At the moment, it's time for me to learn something about controlling high-current loads. In particular, I need to simple ON/OFF, very low frequency, control of, for example, a 2A resistive load in a nominally 24V lead-acid battery powered system. The actually voltage can, of course, be substantially higher than 24V; near 30V during charging, and with high transient voltages (even with proper snubbing) from major, inductive loads elsewhere in the system. Clearly, one wants a lot of head room here and I'm thinking along the lines of a source-drain spec of 60V.
What I'm really nervous about, however, is the possibility of exceeding source-gate maximum voltage. It is rare to see a MOSFET that tolerates greater than +/- 25V absolute maximum source-gate voltage. With a low-side n-channel MOSFET this is not going to be a problem when it is switched on -- voltage drop across the load will keep source voltage down. What I'm nervous about is what happens if the gate is 0, the MOSFET is off, and a 35V transient hits the source. Isn't this likely to fry the MOSFET, or am I misreading things?
If this is an issue, how does one go about protecting the circuit?
LROBBINS:
What I'm really nervous about, however, is the possibility of exceeding source-gate maximum voltage. It is rare to see a MOSFET that tolerates greater than +/- 25V absolute maximum source-gate voltage. With a low-side n-channel MOSFET this is not going to be a problem when it is switched on -- voltage drop across the load will keep source voltage down. What I'm nervous about is what happens if the gate is 0, the MOSFET is off, and a 35V transient hits the source. Isn't this likely to fry the MOSFET, or am I misreading things?
This would be a problem with a p-channel MOSFET but not an n-channel.
The source pin of an n-channel MOSFET should be connected to ground (the same ground as the Arduino) so the transient would hit drain, not source.
The usual way how to protect gate and drain (against source) is with Zener diodes.
The n_fet's gate: simply feed the signal to the gate via a 1k resistor (for example) and from the gate to source connect a 15V (or less) zener diode, cathode on the gate, anode to the source.
The n_fet's drain: from the drain to the source connect a 25V (or less) zener diode, cathode on drain, anode to source.
Thank you fungus.
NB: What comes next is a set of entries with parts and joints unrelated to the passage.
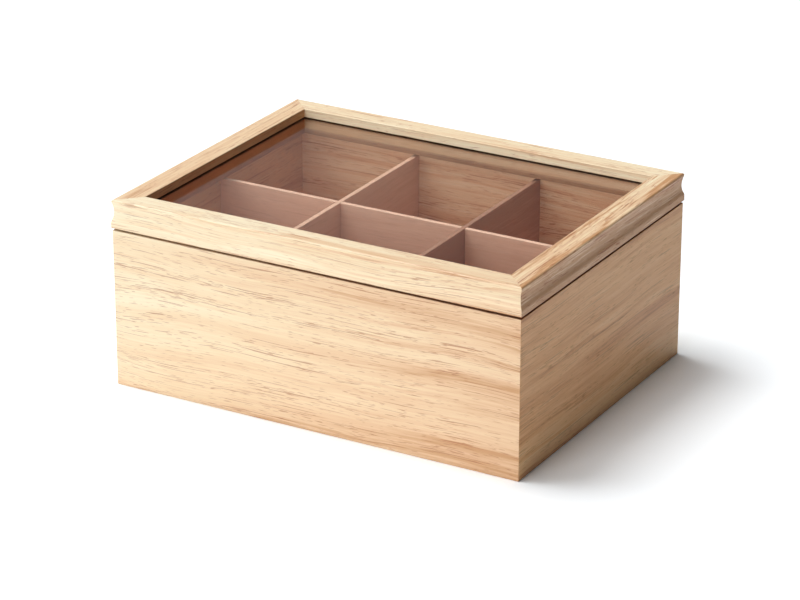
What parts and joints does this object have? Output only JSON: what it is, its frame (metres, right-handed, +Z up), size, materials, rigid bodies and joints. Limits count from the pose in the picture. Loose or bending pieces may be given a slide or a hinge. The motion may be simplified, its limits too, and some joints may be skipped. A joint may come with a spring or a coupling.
{
  "type": "tea bag organizer box",
  "caption": "Wooden box with compartments for tea bag envelopes under a hinged lid: a moulded frame round a clear glass pane.",
  "frame": {"origin": "middle of the box's underside, on the surface that the box stands on", "axes": "+X to the right along the long front, +Y to the back where the hinges are, +Z up"},
  "size_m": [0.281, 0.2194, 0.1215],
  "materials": {
    "wall_wood": "pale straight-grained hardwood with short dark pores, clear satin lacquer",
    "side_wood": "pale straight-grained hardwood with short dark pores, clear satin lacquer",
    "rail_wood": "pale hardwood moulding, clear satin lacquer",
    "side_rail_wood": "pale hardwood moulding with stronger streaks, clear satin lacquer",
    "divider_wood": "thin pinkish-brown board, matt",
    "bottom_ply": "thin plywood, matt",
    "pane_glass": "clear polished flat glass",
    "hinge_brass": "satin plated brass",
    "pin_steel": "plain bright wire",
    "bumper_felt": "pressed brown felt"
  },
  "bodies": {
    "box": {"front_panel": "wall_wood", "back_panel": "wall_wood", "left_panel": "side_wood", "right_panel": "side_wood", "bottom_panel": "bottom_ply", "long_divider": "divider_wood", "cross_divider_left": "divider_wood", "cross_divider_right": "divider_wood", "hinge_left_box_leaf": "hinge_brass", "hinge_left_pin": "pin_steel", "hinge_right_box_leaf": "hinge_brass", "hinge_right_pin": "pin_steel", "box_hinge_screws": "hinge_brass", "rim_bumpers": "bumper_felt"},
    "lid": {"lid_rail_front": "rail_wood", "lid_rail_back": "rail_wood", "lid_rail_left": "side_rail_wood", "lid_rail_right": "side_rail_wood", "glass_pane": "pane_glass", "hinge_left_lid_leaf": "hinge_brass", "hinge_right_lid_leaf": "hinge_brass", "lid_hinge_screws": "hinge_brass"}
  },
  "joints": [
    {"name": "lid_hinge", "type": "hinge", "parent": "box", "child": "lid", "pos_m": [0, 0.10985, 0.10265], "axis": [-1, 0, 0], "range_deg": [0, 100]}
  ]
}
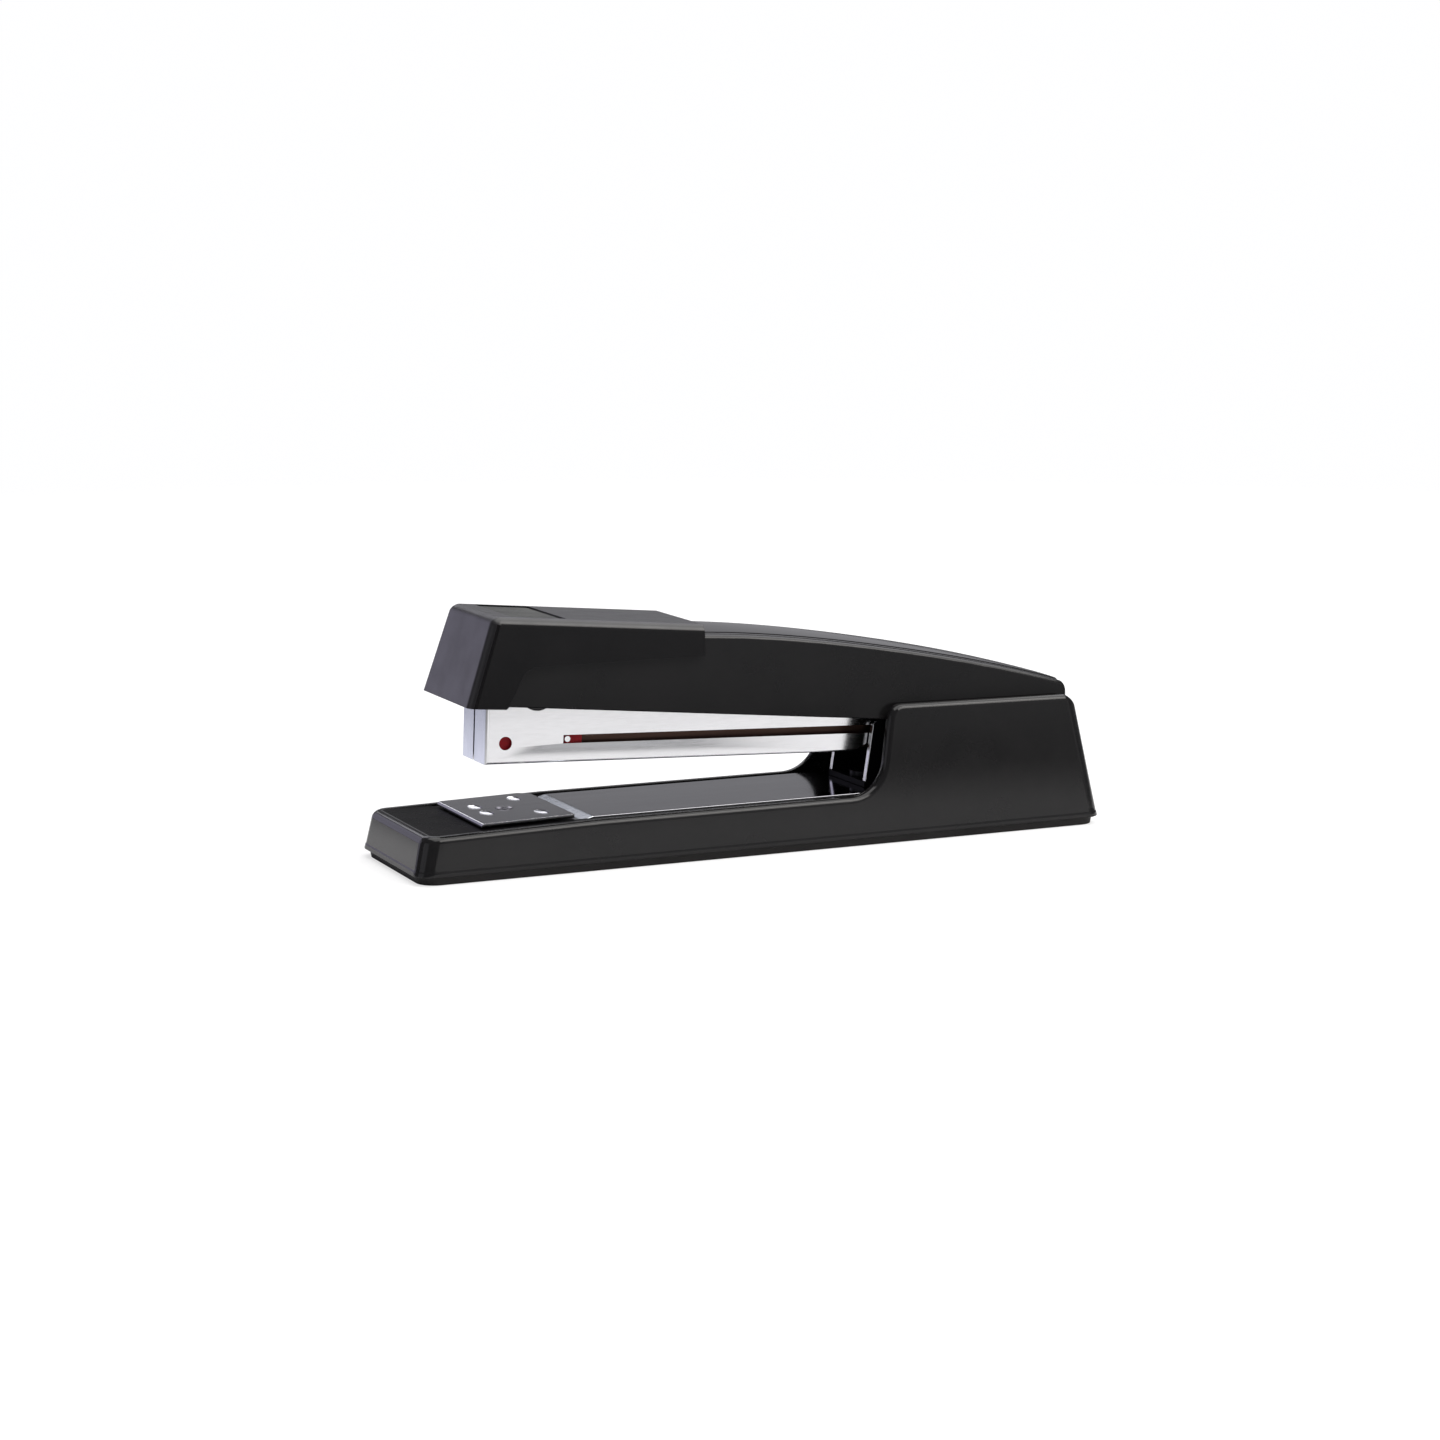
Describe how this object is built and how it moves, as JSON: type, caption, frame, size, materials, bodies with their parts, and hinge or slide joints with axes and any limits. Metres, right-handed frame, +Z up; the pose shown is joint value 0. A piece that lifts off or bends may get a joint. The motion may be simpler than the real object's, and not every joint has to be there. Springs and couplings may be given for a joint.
{
  "type": "desk stapler",
  "caption": "Desk stapler with a long sprung handle over a nickel staple magazine, hinged on a low base with a reversible anvil plate.",
  "frame": {"origin": "middle of the base's outline, on the surface that the stapler stands on", "axes": "+X from the mouth towards the rear, +Y across, +Z up"},
  "size_m": [0.18, 0.0422, 0.0599],
  "materials": {
    "black_shell": "gloss",
    "cap_texture": "fine matt texture",
    "inlay_texture": "coarser matt texture",
    "rubber": "matt",
    "nickel": "bright nickel",
    "steel_polished": "polished",
    "steel_plain": "satin zinc",
    "spring_steel": "drawn wire",
    "red_plastic": "satin",
    "black_plastic": "matt"
  },
  "bodies": {
    "base": {"base_shell": "black_shell", "foot_pad": "rubber", "base_plate": "steel_plain", "base_screws": "steel_plain", "steel_strip": "steel_polished", "hinge_bracket": "nickel", "bracket_screws": "steel_plain", "hinge_pin": "steel_plain", "pin_clips": "spring_steel", "lift_spring": "spring_steel", "anvil_spring": "spring_steel"},
    "anvil_post": {"anvil_post": "nickel", "anvil_button": "black_plastic"},
    "anvil": {"anvil_plate": "steel_polished"},
    "magazine": {"magazine_channel": "nickel", "staple_rail": "nickel", "guide_rod": "steel_plain", "rod_stop": "black_plastic", "follower_spring": "spring_steel", "rail_rivets": "steel_plain"},
    "follower": {"follower": "red_plastic", "follower_pins": "nickel"},
    "handle": {"handle_shell": "black_shell", "front_cap": "cap_texture", "cap_inlay": "inlay_texture", "handle_frame": "steel_plain", "driver_blade": "steel_polished", "driver_rivets": "steel_plain", "press_spring": "spring_steel", "spring_rivet": "steel_plain", "shell_screws": "steel_plain"}
  },
  "joints": [
    {"name": "magazine_hinge", "type": "hinge", "parent": "base", "child": "magazine", "pos_m": [0.068, 0, 0.025], "axis": [0, 1, 0], "range_deg": [-4.8, 30], "stiffness_Nm_per_rad": 3, "springref_deg": 1.15, "deforming": ["lift_spring"]},
    {"name": "handle_hinge", "type": "hinge", "parent": "magazine", "child": "handle", "pos_m": [0.068, 0, 0.025], "axis": [0, 1, 0], "range_deg": [-4, 80], "stiffness_Nm_per_rad": 2, "springref_deg": 1.15, "deforming": ["press_spring"]},
    {"name": "follower_slide", "type": "slide", "parent": "magazine", "child": "follower", "axis": [0.9992, 0, -0.0393], "range_m": [0, 0.088], "stiffness_N_per_m": 20, "springref_m": -0.03, "deforming": ["follower_spring"]},
    {"name": "anvil_lift", "type": "slide", "parent": "base", "child": "anvil_post", "axis": [-0.0227, 0, 0.9997], "range_m": [0, 0.002], "stiffness_N_per_m": 400, "springref_m": -0.002, "deforming": ["anvil_spring"]},
    {"name": "anvil_turn", "type": "hinge", "parent": "anvil_post", "child": "anvil", "pos_m": [-0.0615, 0, 0.0117], "axis": [-0.0227, 0, 0.9997], "range_deg": [0, 180]}
  ]
}
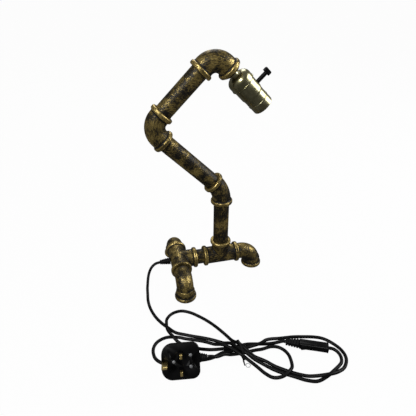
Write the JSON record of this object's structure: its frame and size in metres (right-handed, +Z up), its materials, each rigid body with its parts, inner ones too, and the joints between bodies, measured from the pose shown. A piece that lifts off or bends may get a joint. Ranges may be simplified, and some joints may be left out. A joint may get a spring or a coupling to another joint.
{
  "type": "table lamp",
  "caption": "Table lamp made of threaded pipe and fittings, with arms that turn in their joints, a turn-key lamp holder, and a mains lead with in-line switch and three-pin plug.",
  "frame": {"origin": "on the floor, under the middle of the lamp's box without its lead, plug and in-line switch", "axes": "+Z up, +X from the lead's tee towards the front foot, the side that the lamp holder points to; the lead lies on the -Y side"},
  "size_m": [0.2783, 0.3507, 0.3918],
  "materials": {
    "iron": "near-black iron with brushed antique gold on its high places",
    "brass": "polished antique brass",
    "bright_brass": "plain brass",
    "black_plastic": "semi-gloss black moulding",
    "black_rubber": "matt black",
    "fibre": "pressed fibre board",
    "steel": "zinc-plated steel"
  },
  "bodies": {
    "base": {"front_foot_elbow": "iron", "back_foot_elbow": "iron", "right_foot_elbow": "iron", "foot_tee": "iron", "tee_nipple": "iron", "riser_tee": "iron", "cord_gland": "black_plastic", "gland_nut": "black_plastic", "base_cable": "black_rubber", "lead_cord": "black_rubber", "tail_cord": "black_rubber", "cord_tie": "black_rubber", "tie_wire": "steel", "switch_front": "black_plastic", "switch_back": "black_plastic", "switch_boot": "black_rubber", "switch_contacts": "bright_brass", "switch_screws": "steel", "plug_base": "black_plastic", "plug_cover": "black_plastic", "live_pin": "bright_brass", "neutral_pin": "bright_brass", "earth_pin": "bright_brass", "pin_sleeves": "black_plastic", "plug_fuse": "steel", "fuse_clips": "bright_brass", "cord_grip": "fibre", "plug_screws": "steel", "plug_boot": "black_rubber"},
    "lower_arm": {"riser_pipe": "iron", "low_elbow": "iron", "lower_arm_pipe": "iron", "lower_arm_cable": "black_rubber"},
    "upper_arm": {"knee_elbow": "iron", "upper_arm_pipe": "iron", "upper_arm_cable": "black_rubber"},
    "head": {"head_elbow": "iron", "reducing_bush": "iron", "thread_nipple": "brass", "socket_cap": "brass", "cap_insulator": "fibre", "socket_shell": "brass", "shell_liner": "fibre", "switch_block": "black_plastic", "screw_shell": "bright_brass", "centre_contact": "bright_brass", "terminal_screws": "bright_brass", "head_cable": "black_rubber", "head_wires": "black_rubber"},
    "switch_key": {"key_spindle": "bright_brass", "key_knob": "black_plastic"},
    "inline_rocker": {"switch_rocker": "black_plastic"}
  },
  "joints": [
    {"name": "arm_swivel", "type": "hinge", "parent": "base", "child": "lower_arm", "pos_m": [0.02014, 0, 0.053], "axis": [0, 0, 1], "range_deg": [-90, 90]},
    {"name": "knee_turn", "type": "hinge", "parent": "lower_arm", "child": "upper_arm", "pos_m": [-0.09512, 0, 0.28476], "axis": [-0.7071, 0, 0.7071], "range_deg": [-90, 90]},
    {"name": "head_turn", "type": "hinge", "parent": "upper_arm", "child": "head", "pos_m": [0.00564, 0, 0.38552], "axis": [0.7071, 0, 0.7071], "range_deg": [-90, 90]},
    {"name": "key_turn", "type": "hinge", "parent": "head", "child": "switch_key", "pos_m": [0.05868, 0, 0.33249], "axis": [0.7071, 0, 0.7071], "continuous": true},
    {"name": "rocker_press", "type": "hinge", "parent": "base", "child": "inline_rocker", "pos_m": [0.09492, -0.21315, 0.0055], "axis": [0, 0, 1], "range_deg": [-16, 0]}
  ]
}
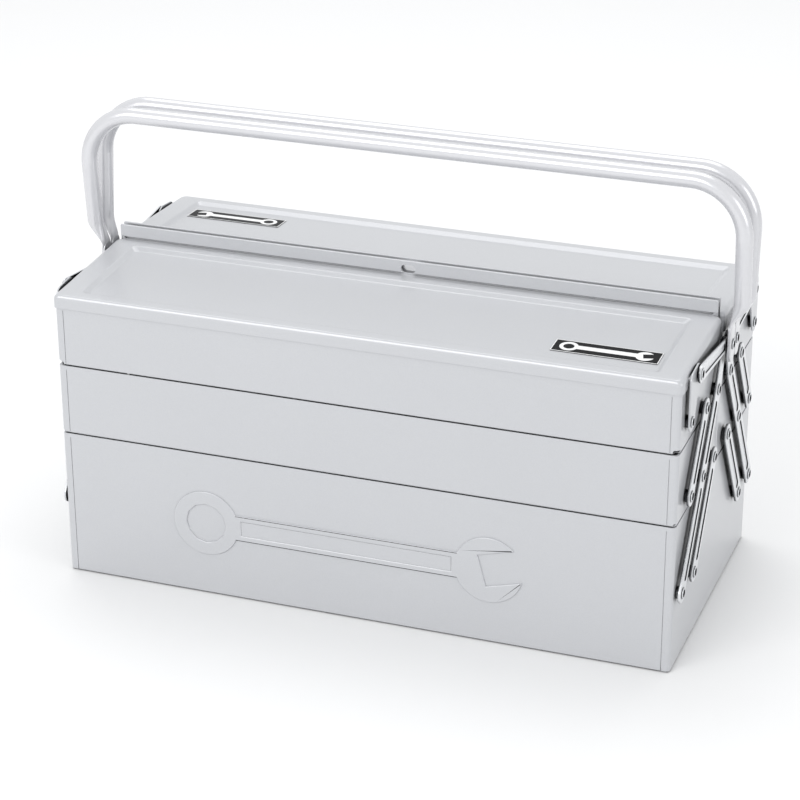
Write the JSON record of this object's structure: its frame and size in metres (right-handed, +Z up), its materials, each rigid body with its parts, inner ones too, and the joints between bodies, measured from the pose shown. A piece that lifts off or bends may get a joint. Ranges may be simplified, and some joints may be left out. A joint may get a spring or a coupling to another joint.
{
  "type": "cantilever toolbox",
  "caption": "Sheet-steel cantilever toolbox: a deep base, two rows of trays on lever arms, tipping lids and two tubular bail handles that open the front and rear halves.",
  "frame": {"origin": "middle of the base's underside, on the surface it stands on", "axes": "+X along the length, towards the right end; -Y towards the front; +Z up"},
  "size_m": [0.5142, 0.2274, 0.34],
  "materials": {
    "body_paint": "glossy silver-grey enamel",
    "handle_paint": "bright silver enamel on steel tube",
    "arm_paint": "silver enamel on pressed steel strip",
    "rivet_steel": "plated steel",
    "label_black": "black plate with a fine light border"
  },
  "bodies": {
    "base": {"base_box": "body_paint", "front_left_base_arm_rivet": "rivet_steel", "front_left_base_link_rivet": "rivet_steel", "front_right_base_arm_rivet": "rivet_steel", "front_right_base_link_rivet": "rivet_steel", "rear_left_base_arm_rivet": "rivet_steel", "rear_left_base_link_rivet": "rivet_steel", "rear_right_base_arm_rivet": "rivet_steel", "rear_right_base_link_rivet": "rivet_steel"},
    "front_arms": {"front_left_long_arm": "arm_paint", "front_right_long_arm": "arm_paint"},
    "front_lower_links": {"front_left_lower_link": "arm_paint", "front_right_lower_link": "arm_paint"},
    "front_upper_links": {"front_left_upper_link": "arm_paint", "front_right_upper_link": "arm_paint"},
    "front_middle_tray": {"front_middle_tray": "body_paint", "front_left_middle_arm_rivet": "rivet_steel", "front_left_middle_lower_rivet": "rivet_steel", "front_left_middle_upper_rivet": "rivet_steel", "front_right_middle_arm_rivet": "rivet_steel", "front_right_middle_lower_rivet": "rivet_steel", "front_right_middle_upper_rivet": "rivet_steel"},
    "front_top_tray": {"front_top_tray": "body_paint", "front_left_top_arm_rivet": "rivet_steel", "front_left_top_link_rivet": "rivet_steel", "front_right_top_arm_rivet": "rivet_steel", "front_right_top_link_rivet": "rivet_steel"},
    "front_handle": {"front_handle": "handle_paint", "front_left_lid_link": "arm_paint", "front_left_crank_pin": "rivet_steel", "front_right_lid_link": "arm_paint", "front_right_crank_pin": "rivet_steel"},
    "front_lid": {"front_lid": "body_paint", "front_label": "label_black"},
    "rear_arms": {"rear_left_long_arm": "arm_paint", "rear_right_long_arm": "arm_paint"},
    "rear_lower_links": {"rear_left_lower_link": "arm_paint", "rear_right_lower_link": "arm_paint"},
    "rear_upper_links": {"rear_left_upper_link": "arm_paint", "rear_right_upper_link": "arm_paint"},
    "rear_middle_tray": {"rear_middle_tray": "body_paint", "rear_left_middle_arm_rivet": "rivet_steel", "rear_left_middle_lower_rivet": "rivet_steel", "rear_left_middle_upper_rivet": "rivet_steel", "rear_right_middle_arm_rivet": "rivet_steel", "rear_right_middle_lower_rivet": "rivet_steel", "rear_right_middle_upper_rivet": "rivet_steel"},
    "rear_top_tray": {"rear_top_tray": "body_paint", "rear_left_top_arm_rivet": "rivet_steel", "rear_left_top_link_rivet": "rivet_steel", "rear_right_top_arm_rivet": "rivet_steel", "rear_right_top_link_rivet": "rivet_steel"},
    "rear_handle": {"rear_handle": "handle_paint", "rear_left_lid_link": "arm_paint", "rear_left_crank_pin": "rivet_steel", "rear_right_lid_link": "arm_paint", "rear_right_crank_pin": "rivet_steel"},
    "rear_lid": {"rear_lid": "body_paint", "rear_label": "label_black"}
  },
  "joints": [
    {"name": "front_fan", "type": "hinge", "parent": "base", "child": "front_arms", "pos_m": [0, -0.1015, 0.06], "axis": [1, 0, 0], "range_deg": [0, 68.5]},
    {"name": "front_lower_links_turn", "type": "hinge", "parent": "base", "child": "front_lower_links", "pos_m": [0, -0.068, 0.06], "axis": [1, 0, 0], "range_deg": [0, 68.5]},
    {"name": "front_middle_tray_level", "type": "hinge", "parent": "front_arms", "child": "front_middle_tray", "pos_m": [0, -0.05404, 0.12931], "axis": [1, 0, 0], "range_deg": [-68.5, 0]},
    {"name": "front_upper_links_turn", "type": "hinge", "parent": "front_middle_tray", "child": "front_upper_links", "pos_m": [0, -0.08804, 0.12931], "axis": [1, 0, 0], "range_deg": [0, 68.5]},
    {"name": "front_top_tray_level", "type": "hinge", "parent": "front_arms", "child": "front_top_tray", "pos_m": [0, -0.01845, 0.18129], "axis": [1, 0, 0], "range_deg": [-68.5, 0]},
    {"name": "front_handle_level", "type": "hinge", "parent": "front_arms", "child": "front_handle", "pos_m": [0, -0.0062, 0.2123], "axis": [1, 0, 0], "range_deg": [-68.5, 0]},
    {"name": "front_lid_open", "type": "hinge", "parent": "front_top_tray", "child": "front_lid", "pos_m": [0, -0.0945, 0.189], "axis": [1, 0, 0], "range_deg": [0, 68.5]},
    {"name": "rear_fan", "type": "hinge", "parent": "base", "child": "rear_arms", "pos_m": [0, 0.1015, 0.06], "axis": [-1, 0, 0], "range_deg": [0, 68.5]},
    {"name": "rear_lower_links_turn", "type": "hinge", "parent": "base", "child": "rear_lower_links", "pos_m": [0, 0.068, 0.06], "axis": [-1, 0, 0], "range_deg": [0, 68.5]},
    {"name": "rear_middle_tray_level", "type": "hinge", "parent": "rear_arms", "child": "rear_middle_tray", "pos_m": [0, 0.05404, 0.12931], "axis": [-1, 0, 0], "range_deg": [-68.5, 0]},
    {"name": "rear_upper_links_turn", "type": "hinge", "parent": "rear_middle_tray", "child": "rear_upper_links", "pos_m": [0, 0.08804, 0.12931], "axis": [-1, 0, 0], "range_deg": [0, 68.5]},
    {"name": "rear_top_tray_level", "type": "hinge", "parent": "rear_arms", "child": "rear_top_tray", "pos_m": [0, 0.01845, 0.18129], "axis": [-1, 0, 0], "range_deg": [-68.5, 0]},
    {"name": "rear_handle_level", "type": "hinge", "parent": "rear_arms", "child": "rear_handle", "pos_m": [0, 0.0062, 0.2123], "axis": [-1, 0, 0], "range_deg": [-68.5, 0]},
    {"name": "rear_lid_open", "type": "hinge", "parent": "rear_top_tray", "child": "rear_lid", "pos_m": [0, 0.0945, 0.189], "axis": [-1, 0, 0], "range_deg": [0, 68.5]}
  ],
  "couplings": [
    {"joint": "front_lower_links_turn", "follows": "front_fan", "ratio": 1},
    {"joint": "front_middle_tray_level", "follows": "front_fan", "ratio": -1},
    {"joint": "front_upper_links_turn", "follows": "front_fan", "ratio": 1},
    {"joint": "front_top_tray_level", "follows": "front_fan", "ratio": -1},
    {"joint": "front_handle_level", "follows": "front_fan", "ratio": -1},
    {"joint": "front_lid_open", "follows": "front_fan", "ratio": 1},
    {"joint": "rear_lower_links_turn", "follows": "rear_fan", "ratio": 1},
    {"joint": "rear_middle_tray_level", "follows": "rear_fan", "ratio": -1},
    {"joint": "rear_upper_links_turn", "follows": "rear_fan", "ratio": 1},
    {"joint": "rear_top_tray_level", "follows": "rear_fan", "ratio": -1},
    {"joint": "rear_handle_level", "follows": "rear_fan", "ratio": -1},
    {"joint": "rear_lid_open", "follows": "rear_fan", "ratio": 1}
  ]
}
My thinking was upside-down as I didn't really understand "source":
The source is so named because it is the source of the charge carriers (electrons for n-channel, holes for p-channel) that flow through the channel; similarly, the drain is where the charge carriers leave the channel. (from Wikipedia)
So, in an n-channel MOSFET with electrons as charge carrier source is negative with respect to drain, i.e. ground as you've said. That makes life much, much easier.
Ciao,
Lenny
LROBBINS:
So, in an n-channel MOSFET with electrons as charge carrier source is negative with respect to drain
Yes, they decided to label MOSFETs the opposite way to all the other electronic components ever created. Technically it's the correct way, but I'm not sure it was the smart thing to do.
I thought "source" doesn't imply a polarity. "source" v. "sink" is relative to ground, ground doesn't have to
be the negative rail? Its just like "emitter" in NPN / PNP transistors.
Yes, they decided to label MOSFETs the opposite way to all the other electronic components ever created. Technically it's the correct way, but I'm not sure it was the smart thing to do.
There is an agreement the arrow always points from P to N.
NPN has the arrow towards the emitter (P->N).
PNP has the arrow towards the base (P->N).
nchannel MOSFET has its channel N induced in P substrate, so the arrow points to gate.
pchannel MOSFET has its channel P induced in N substrate, so the arrow points to source.